Data section:
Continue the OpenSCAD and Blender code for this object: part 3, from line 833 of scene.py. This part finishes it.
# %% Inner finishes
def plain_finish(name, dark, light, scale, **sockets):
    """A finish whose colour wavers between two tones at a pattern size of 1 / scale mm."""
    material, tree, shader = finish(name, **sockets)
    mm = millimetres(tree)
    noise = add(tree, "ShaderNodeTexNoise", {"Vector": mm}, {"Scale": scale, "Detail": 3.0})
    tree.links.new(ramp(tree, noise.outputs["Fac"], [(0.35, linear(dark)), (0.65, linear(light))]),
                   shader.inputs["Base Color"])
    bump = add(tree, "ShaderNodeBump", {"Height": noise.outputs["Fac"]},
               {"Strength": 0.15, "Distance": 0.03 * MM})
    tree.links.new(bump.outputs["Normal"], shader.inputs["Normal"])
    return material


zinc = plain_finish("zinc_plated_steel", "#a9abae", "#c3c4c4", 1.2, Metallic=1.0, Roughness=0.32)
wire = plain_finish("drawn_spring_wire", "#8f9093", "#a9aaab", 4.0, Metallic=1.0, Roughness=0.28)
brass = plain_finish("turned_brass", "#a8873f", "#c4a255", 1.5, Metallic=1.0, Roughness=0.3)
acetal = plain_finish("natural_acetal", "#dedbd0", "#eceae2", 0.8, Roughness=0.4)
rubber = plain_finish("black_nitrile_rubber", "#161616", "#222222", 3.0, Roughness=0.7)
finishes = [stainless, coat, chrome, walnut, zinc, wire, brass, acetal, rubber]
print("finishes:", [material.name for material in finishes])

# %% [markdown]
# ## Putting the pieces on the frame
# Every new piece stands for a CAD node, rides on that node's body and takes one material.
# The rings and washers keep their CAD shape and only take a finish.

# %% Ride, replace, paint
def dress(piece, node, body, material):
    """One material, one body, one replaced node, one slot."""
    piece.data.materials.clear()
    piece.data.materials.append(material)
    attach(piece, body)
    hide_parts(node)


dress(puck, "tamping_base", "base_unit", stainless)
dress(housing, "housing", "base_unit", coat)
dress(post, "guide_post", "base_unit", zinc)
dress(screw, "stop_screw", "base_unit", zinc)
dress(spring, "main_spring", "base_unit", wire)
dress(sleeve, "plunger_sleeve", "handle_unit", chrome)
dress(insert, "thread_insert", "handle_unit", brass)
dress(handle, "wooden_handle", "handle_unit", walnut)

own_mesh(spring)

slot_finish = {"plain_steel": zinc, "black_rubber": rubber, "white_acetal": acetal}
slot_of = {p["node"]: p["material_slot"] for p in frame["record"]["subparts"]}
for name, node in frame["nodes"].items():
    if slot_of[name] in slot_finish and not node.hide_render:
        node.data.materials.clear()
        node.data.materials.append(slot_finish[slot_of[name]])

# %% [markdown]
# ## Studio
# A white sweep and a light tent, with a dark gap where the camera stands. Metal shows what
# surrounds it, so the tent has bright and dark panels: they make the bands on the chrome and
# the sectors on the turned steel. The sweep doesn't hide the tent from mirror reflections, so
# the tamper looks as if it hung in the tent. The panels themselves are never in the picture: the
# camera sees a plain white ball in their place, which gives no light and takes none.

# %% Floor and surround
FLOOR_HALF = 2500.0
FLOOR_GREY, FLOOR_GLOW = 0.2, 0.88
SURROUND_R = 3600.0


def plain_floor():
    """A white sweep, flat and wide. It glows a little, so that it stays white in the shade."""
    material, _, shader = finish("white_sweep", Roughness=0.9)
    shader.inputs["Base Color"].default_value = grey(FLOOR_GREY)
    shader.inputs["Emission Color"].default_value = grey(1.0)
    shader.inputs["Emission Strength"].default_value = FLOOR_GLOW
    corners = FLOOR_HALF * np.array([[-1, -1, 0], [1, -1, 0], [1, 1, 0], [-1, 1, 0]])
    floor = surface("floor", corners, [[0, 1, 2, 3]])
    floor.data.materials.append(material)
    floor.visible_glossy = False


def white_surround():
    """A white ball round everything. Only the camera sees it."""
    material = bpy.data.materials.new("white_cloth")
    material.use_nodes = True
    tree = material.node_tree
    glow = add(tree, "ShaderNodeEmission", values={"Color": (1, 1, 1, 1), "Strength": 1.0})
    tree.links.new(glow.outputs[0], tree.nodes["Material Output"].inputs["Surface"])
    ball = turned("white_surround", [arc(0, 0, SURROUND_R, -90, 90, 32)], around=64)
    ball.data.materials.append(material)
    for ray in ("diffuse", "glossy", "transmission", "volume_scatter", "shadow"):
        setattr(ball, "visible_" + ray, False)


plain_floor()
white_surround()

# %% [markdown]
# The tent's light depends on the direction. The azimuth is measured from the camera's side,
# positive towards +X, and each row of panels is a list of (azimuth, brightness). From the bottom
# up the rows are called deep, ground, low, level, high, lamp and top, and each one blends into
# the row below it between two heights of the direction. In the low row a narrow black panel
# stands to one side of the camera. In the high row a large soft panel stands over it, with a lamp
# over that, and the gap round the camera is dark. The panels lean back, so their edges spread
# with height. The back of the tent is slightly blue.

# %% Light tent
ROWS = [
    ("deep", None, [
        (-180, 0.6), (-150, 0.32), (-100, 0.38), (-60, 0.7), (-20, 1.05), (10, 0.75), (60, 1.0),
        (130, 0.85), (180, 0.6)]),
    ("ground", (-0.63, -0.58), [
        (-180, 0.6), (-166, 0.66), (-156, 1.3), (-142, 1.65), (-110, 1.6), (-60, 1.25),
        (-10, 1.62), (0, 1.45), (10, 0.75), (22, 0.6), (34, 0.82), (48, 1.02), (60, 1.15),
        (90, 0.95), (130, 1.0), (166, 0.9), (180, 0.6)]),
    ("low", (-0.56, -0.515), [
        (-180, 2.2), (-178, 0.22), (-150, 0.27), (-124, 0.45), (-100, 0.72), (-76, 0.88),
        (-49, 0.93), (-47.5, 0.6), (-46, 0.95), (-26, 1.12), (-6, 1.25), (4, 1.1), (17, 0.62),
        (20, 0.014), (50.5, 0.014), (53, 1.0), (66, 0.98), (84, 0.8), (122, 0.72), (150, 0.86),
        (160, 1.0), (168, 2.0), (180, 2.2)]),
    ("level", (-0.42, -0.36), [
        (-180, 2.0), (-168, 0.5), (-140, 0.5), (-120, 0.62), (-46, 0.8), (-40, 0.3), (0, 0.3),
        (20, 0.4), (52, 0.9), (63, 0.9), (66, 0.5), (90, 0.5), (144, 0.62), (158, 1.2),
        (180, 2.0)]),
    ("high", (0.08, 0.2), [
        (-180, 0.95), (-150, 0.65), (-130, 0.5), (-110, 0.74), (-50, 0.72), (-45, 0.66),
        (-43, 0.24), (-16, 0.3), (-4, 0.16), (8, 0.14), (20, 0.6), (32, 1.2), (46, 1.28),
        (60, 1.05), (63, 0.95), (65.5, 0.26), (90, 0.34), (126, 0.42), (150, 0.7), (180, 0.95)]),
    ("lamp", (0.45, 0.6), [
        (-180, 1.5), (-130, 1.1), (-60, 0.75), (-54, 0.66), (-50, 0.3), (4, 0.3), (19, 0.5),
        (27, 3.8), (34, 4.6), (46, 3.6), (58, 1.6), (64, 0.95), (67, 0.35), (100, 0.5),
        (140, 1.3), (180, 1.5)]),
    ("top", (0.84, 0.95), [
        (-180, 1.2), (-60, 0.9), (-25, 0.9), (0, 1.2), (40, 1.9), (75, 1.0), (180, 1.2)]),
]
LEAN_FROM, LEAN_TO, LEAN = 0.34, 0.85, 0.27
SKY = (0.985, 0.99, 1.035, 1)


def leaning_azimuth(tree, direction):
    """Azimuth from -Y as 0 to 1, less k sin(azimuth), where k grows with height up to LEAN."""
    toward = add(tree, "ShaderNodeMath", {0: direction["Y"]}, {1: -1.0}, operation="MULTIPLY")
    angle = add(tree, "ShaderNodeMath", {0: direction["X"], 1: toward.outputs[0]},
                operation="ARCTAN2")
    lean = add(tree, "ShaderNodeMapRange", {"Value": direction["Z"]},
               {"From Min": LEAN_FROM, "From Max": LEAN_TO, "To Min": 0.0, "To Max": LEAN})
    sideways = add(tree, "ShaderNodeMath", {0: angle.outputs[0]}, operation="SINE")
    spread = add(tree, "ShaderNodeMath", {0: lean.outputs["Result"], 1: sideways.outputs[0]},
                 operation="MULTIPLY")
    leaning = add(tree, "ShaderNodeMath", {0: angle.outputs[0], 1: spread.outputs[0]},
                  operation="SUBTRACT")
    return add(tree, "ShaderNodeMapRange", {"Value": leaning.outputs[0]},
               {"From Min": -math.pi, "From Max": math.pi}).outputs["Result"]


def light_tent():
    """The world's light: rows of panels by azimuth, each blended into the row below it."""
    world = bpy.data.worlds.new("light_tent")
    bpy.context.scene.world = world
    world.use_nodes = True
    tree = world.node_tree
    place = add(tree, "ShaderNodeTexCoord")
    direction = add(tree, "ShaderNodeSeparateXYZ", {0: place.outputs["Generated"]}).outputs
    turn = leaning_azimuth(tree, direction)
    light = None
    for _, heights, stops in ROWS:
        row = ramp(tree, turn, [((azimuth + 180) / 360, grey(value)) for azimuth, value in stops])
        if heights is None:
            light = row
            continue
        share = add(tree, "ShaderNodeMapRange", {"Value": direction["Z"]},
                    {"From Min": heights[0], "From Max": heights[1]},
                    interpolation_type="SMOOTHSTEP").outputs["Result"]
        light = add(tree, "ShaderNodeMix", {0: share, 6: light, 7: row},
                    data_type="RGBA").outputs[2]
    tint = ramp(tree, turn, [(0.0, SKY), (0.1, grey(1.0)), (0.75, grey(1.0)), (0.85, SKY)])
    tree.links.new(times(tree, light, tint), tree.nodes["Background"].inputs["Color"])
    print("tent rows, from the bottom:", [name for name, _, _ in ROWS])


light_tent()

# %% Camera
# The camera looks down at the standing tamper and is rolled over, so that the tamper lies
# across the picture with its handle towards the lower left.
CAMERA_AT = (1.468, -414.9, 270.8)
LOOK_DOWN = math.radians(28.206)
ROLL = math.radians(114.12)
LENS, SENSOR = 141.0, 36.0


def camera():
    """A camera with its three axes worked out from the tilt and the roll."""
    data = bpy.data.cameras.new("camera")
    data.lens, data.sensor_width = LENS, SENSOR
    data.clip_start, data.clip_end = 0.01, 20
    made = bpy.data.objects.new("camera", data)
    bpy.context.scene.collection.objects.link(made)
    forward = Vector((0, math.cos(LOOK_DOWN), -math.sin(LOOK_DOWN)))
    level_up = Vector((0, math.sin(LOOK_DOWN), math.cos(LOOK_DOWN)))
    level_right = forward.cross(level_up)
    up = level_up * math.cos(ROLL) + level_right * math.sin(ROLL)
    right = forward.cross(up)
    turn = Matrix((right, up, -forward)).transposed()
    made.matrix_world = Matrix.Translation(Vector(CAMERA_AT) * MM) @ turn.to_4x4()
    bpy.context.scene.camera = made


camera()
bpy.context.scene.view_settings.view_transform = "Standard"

What you need to do: Exactly repeat the lines above, from the opening line through the one with "hide_parts(node)", and include nothing else.

Right answer:
Continue the OpenSCAD and Blender code for this object: part 3, from line 833 of scene.py. This part finishes it.
# %% Inner finishes
def plain_finish(name, dark, light, scale, **sockets):
    """A finish whose colour wavers between two tones at a pattern size of 1 / scale mm."""
    material, tree, shader = finish(name, **sockets)
    mm = millimetres(tree)
    noise = add(tree, "ShaderNodeTexNoise", {"Vector": mm}, {"Scale": scale, "Detail": 3.0})
    tree.links.new(ramp(tree, noise.outputs["Fac"], [(0.35, linear(dark)), (0.65, linear(light))]),
                   shader.inputs["Base Color"])
    bump = add(tree, "ShaderNodeBump", {"Height": noise.outputs["Fac"]},
               {"Strength": 0.15, "Distance": 0.03 * MM})
    tree.links.new(bump.outputs["Normal"], shader.inputs["Normal"])
    return material


zinc = plain_finish("zinc_plated_steel", "#a9abae", "#c3c4c4", 1.2, Metallic=1.0, Roughness=0.32)
wire = plain_finish("drawn_spring_wire", "#8f9093", "#a9aaab", 4.0, Metallic=1.0, Roughness=0.28)
brass = plain_finish("turned_brass", "#a8873f", "#c4a255", 1.5, Metallic=1.0, Roughness=0.3)
acetal = plain_finish("natural_acetal", "#dedbd0", "#eceae2", 0.8, Roughness=0.4)
rubber = plain_finish("black_nitrile_rubber", "#161616", "#222222", 3.0, Roughness=0.7)
finishes = [stainless, coat, chrome, walnut, zinc, wire, brass, acetal, rubber]
print("finishes:", [material.name for material in finishes])

# %% [markdown]
# ## Putting the pieces on the frame
# Every new piece stands for a CAD node, rides on that node's body and takes one material.
# The rings and washers keep their CAD shape and only take a finish.

# %% Ride, replace, paint
def dress(piece, node, body, material):
    """One material, one body, one replaced node, one slot."""
    piece.data.materials.clear()
    piece.data.materials.append(material)
    attach(piece, body)
    hide_parts(node)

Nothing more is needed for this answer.